-- DATA SHOWN start --

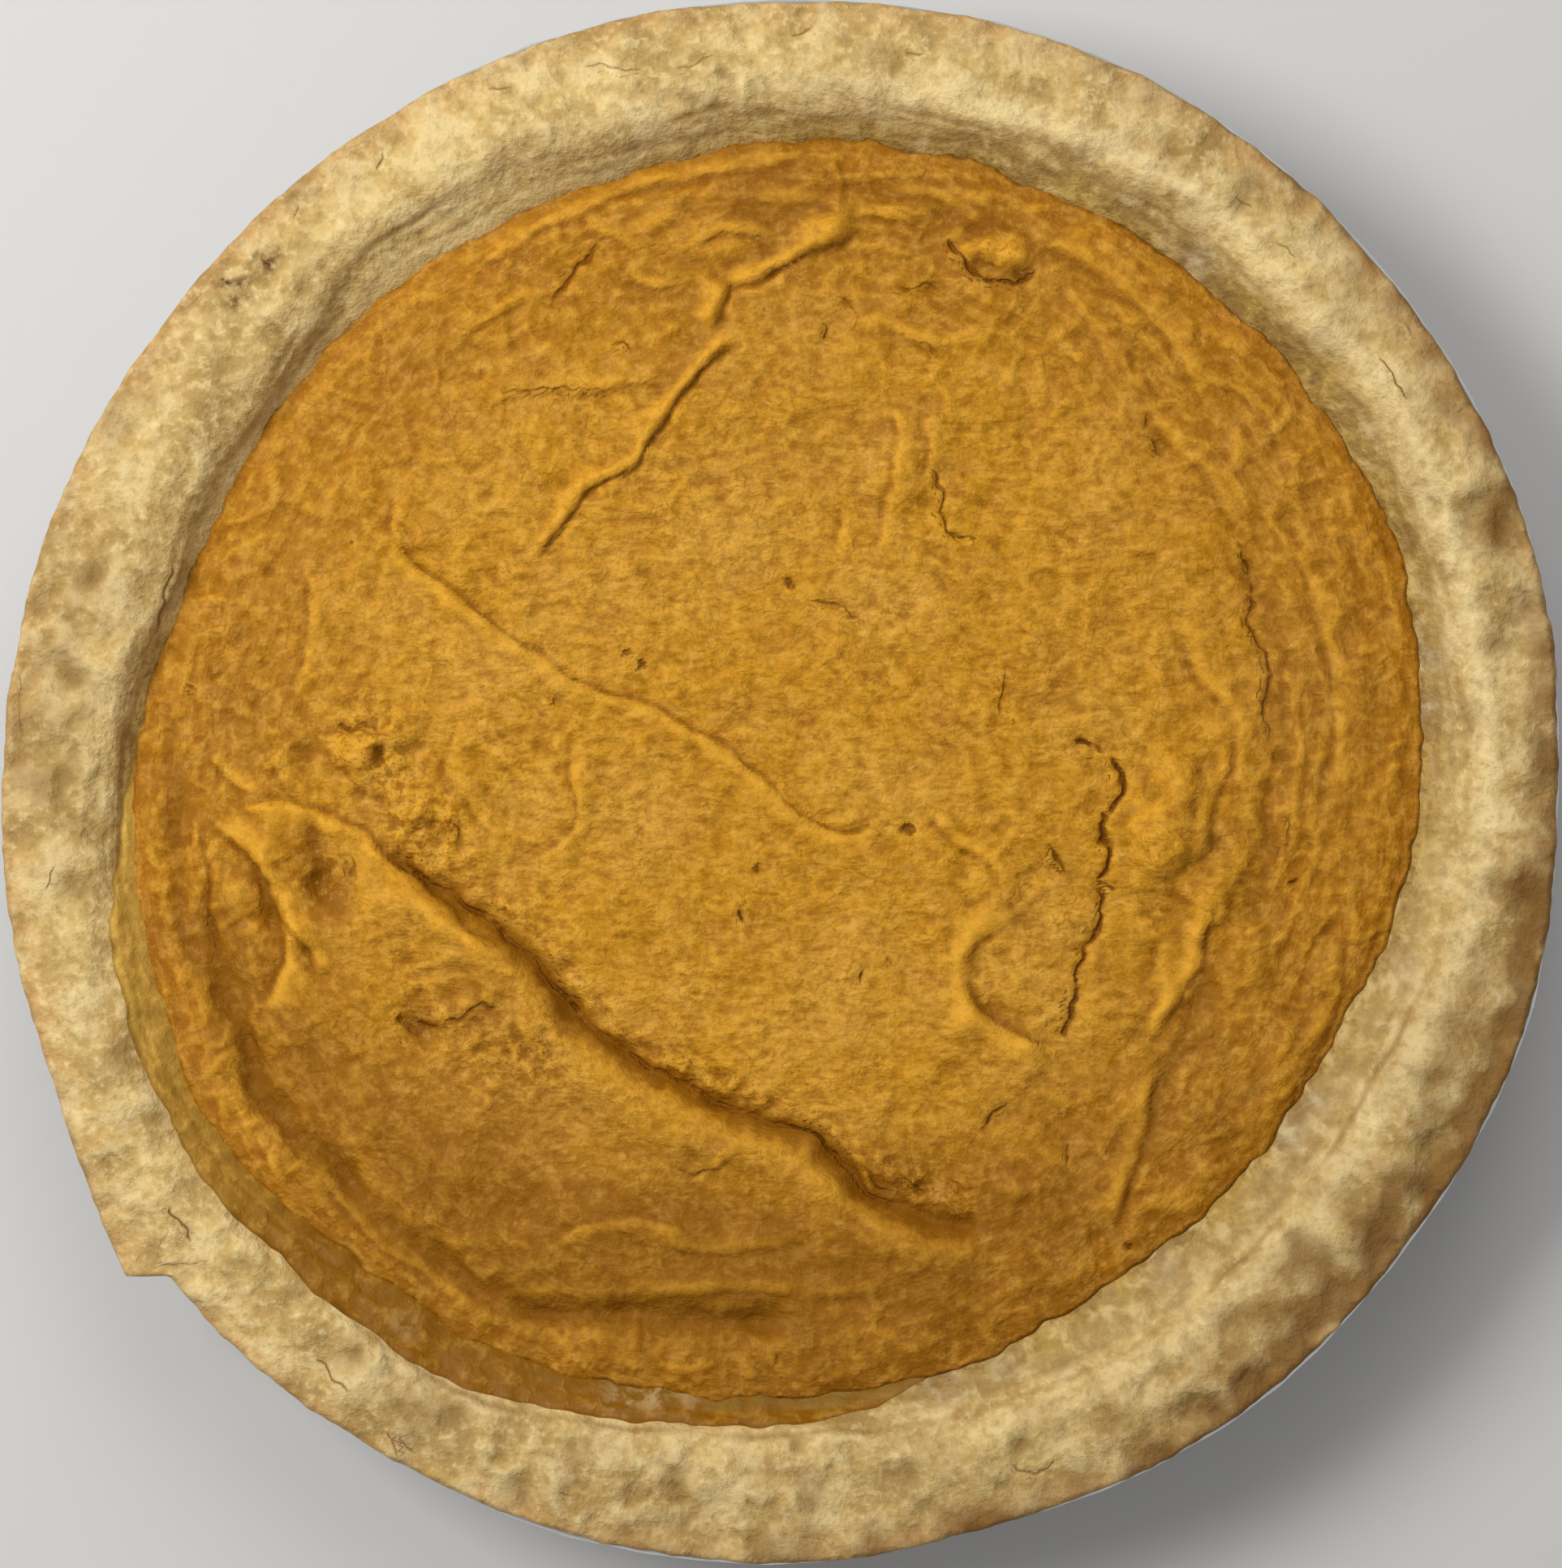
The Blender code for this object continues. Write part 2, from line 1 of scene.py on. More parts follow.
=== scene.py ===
import bpy
import numpy as np
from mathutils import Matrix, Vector


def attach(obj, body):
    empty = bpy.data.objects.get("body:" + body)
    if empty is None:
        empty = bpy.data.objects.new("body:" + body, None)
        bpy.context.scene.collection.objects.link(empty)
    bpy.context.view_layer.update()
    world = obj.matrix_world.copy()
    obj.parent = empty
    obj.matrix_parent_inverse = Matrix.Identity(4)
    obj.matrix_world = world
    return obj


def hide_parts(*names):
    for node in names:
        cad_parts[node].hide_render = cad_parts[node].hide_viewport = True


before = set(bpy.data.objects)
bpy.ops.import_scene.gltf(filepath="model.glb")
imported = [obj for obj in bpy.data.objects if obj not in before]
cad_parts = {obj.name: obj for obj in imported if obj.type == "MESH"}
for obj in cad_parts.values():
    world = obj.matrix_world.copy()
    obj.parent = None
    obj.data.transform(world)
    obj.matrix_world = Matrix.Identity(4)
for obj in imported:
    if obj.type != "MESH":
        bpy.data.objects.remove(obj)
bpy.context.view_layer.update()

# The view: straight down on the pie, near the middle of its outline, as the photograph was taken.
# The frame is 1925 by 1932 pixels, and one pixel is 0.1275 mm at the height of the crust's edge.
MM = 0.001
PIXEL = 0.1275
FRAME_WIDTH = 1925
EYE_HEIGHT = 0.95
EDGE_HEIGHT = 0.0335
EYE_PLACE = (-0.0001, -0.0003)
SENSOR = 36.0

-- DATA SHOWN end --

_REQUIRED TASK_
Copy out the whole listing exactly; please set it all down.

_FULL SOLUTION_
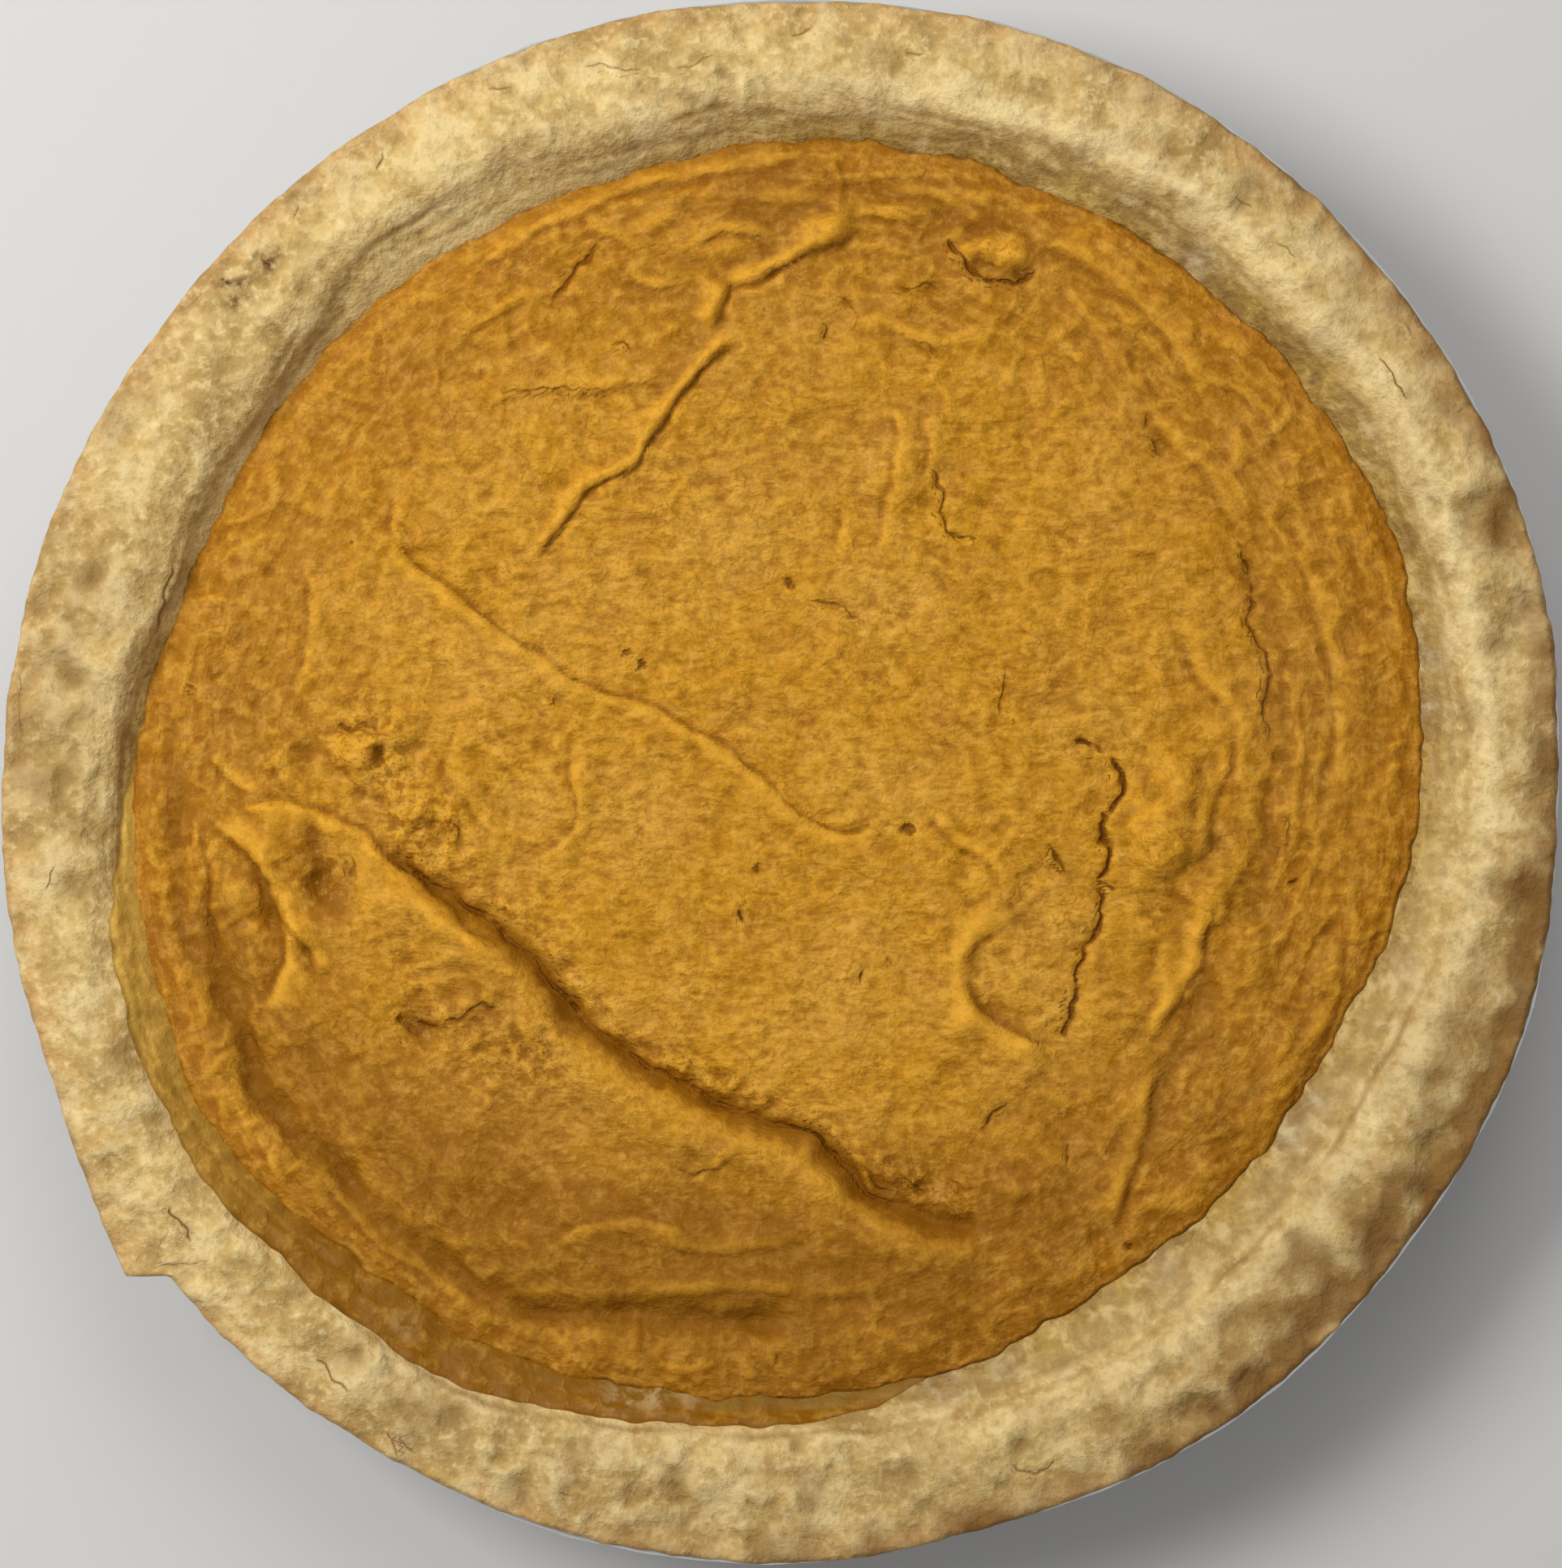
The Blender code for this object continues. Write part 2, from line 1 of scene.py on. More parts follow.
=== scene.py ===
import bpy
import numpy as np
from mathutils import Matrix, Vector


def attach(obj, body):
    empty = bpy.data.objects.get("body:" + body)
    if empty is None:
        empty = bpy.data.objects.new("body:" + body, None)
        bpy.context.scene.collection.objects.link(empty)
    bpy.context.view_layer.update()
    world = obj.matrix_world.copy()
    obj.parent = empty
    obj.matrix_parent_inverse = Matrix.Identity(4)
    obj.matrix_world = world
    return obj


def hide_parts(*names):
    for node in names:
        cad_parts[node].hide_render = cad_parts[node].hide_viewport = True


before = set(bpy.data.objects)
bpy.ops.import_scene.gltf(filepath="model.glb")
imported = [obj for obj in bpy.data.objects if obj not in before]
cad_parts = {obj.name: obj for obj in imported if obj.type == "MESH"}
for obj in cad_parts.values():
    world = obj.matrix_world.copy()
    obj.parent = None
    obj.data.transform(world)
    obj.matrix_world = Matrix.Identity(4)
for obj in imported:
    if obj.type != "MESH":
        bpy.data.objects.remove(obj)
bpy.context.view_layer.update()

# The view: straight down on the pie, near the middle of its outline, as the photograph was taken.
# The frame is 1925 by 1932 pixels, and one pixel is 0.1275 mm at the height of the crust's edge.
MM = 0.001
PIXEL = 0.1275
FRAME_WIDTH = 1925
EYE_HEIGHT = 0.95
EDGE_HEIGHT = 0.0335
EYE_PLACE = (-0.0001, -0.0003)
SENSOR = 36.0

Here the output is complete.